ACCOUNTS published this afternoon show progress is being made to remedy Wanderers’ financial problems – but that the club could still have a way to go before escaping a transfer embargo.

Fans have waited anxiously for the overdue 2015/16 financial statement to be posted and while some green shoots of recovery were visible in the aftermath of last year’s takeover, there are still some major issues to be resolved.

Wage costs were down from £28.8m to £20.6m and turnover increased marginally by £200,000 to £30.76m, owing largely to the continued excellent performance of the Whites Hotel.

A group loss of £6.7million was reported, although the figures show a profit of £164m, which factors in the £170m waived by Eddie Davies’s Fildraw Limited.

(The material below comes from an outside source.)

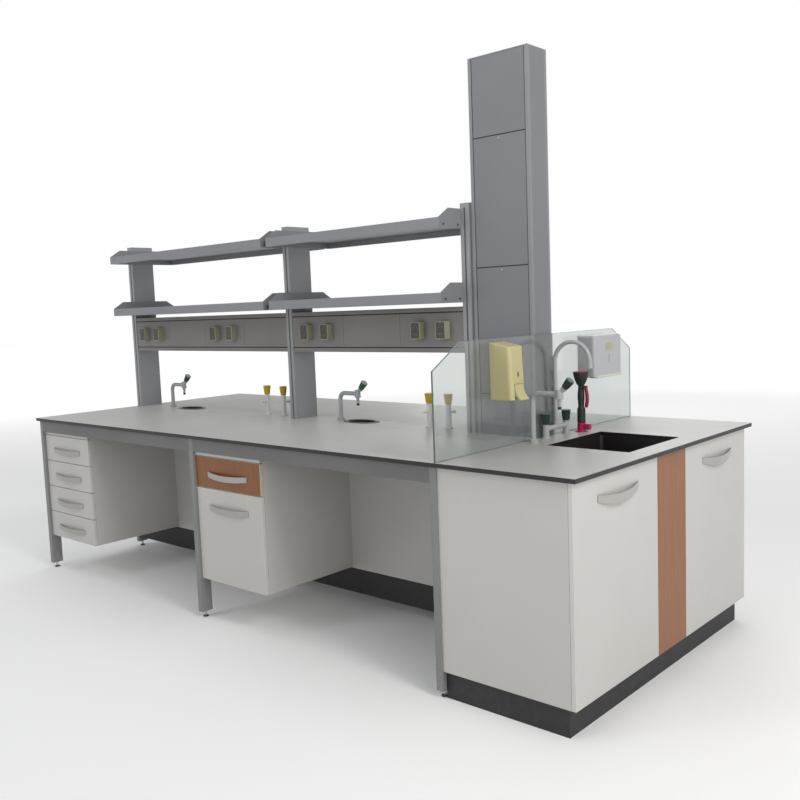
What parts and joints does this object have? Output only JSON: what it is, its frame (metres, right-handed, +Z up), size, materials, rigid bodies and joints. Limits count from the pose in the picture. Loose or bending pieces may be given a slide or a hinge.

The level of net debt now stands at £26.227m - £15.2m of which is still owed to former owner Davies and £2.5m to former vice-chairman Brett Warburton.

A loan of £5.5m is also outstanding to Prescot Business Park Ltd as part of a commercial arrangement taken out on car park land and offices at the Macron.

New auditors Cowgills were unable to give an opinion on the company as a going concern with the evidence provided, owing largely to the continued dispute between Ken Anderson and Dean Holdsworth over the details of a loan taken out from BluMarble in March 2016.

The overdue £5m loan, which carries an interest rate of 24 per cent per annum compound, has been at the heart of an argument between the two owners for more than 12 months.

BluMarble have issued a winding-up petition against Sports Shield BWFC which is due to be heard in three weeks.

Without an auditors’ opinion, it is unlikely the EFL will see fit to lift the transfer sanctions which have been in place since December 2015.

COMMENT: Attempting to explain Wanderers' finances in plain English

The report also noted a £250,000 payment to Holdsworth’s Sports Shield BWFC in May 2016 altered the shareholding.

The former striker now owns 38 per cent of shares in the group, with Ken Anderson’s Inner Circle Investment in control of 57 per cent.

Holdsworth was also paid £50,000 compensation plus legal fees following a dispute over his employment as director of football last summer.

The particulars of the sale of the club were also confirmed – with £1 securing Davies’s majority shareholding last March, alongside a £17.5m consideration based on future success, i.e. promotion to the Premier League.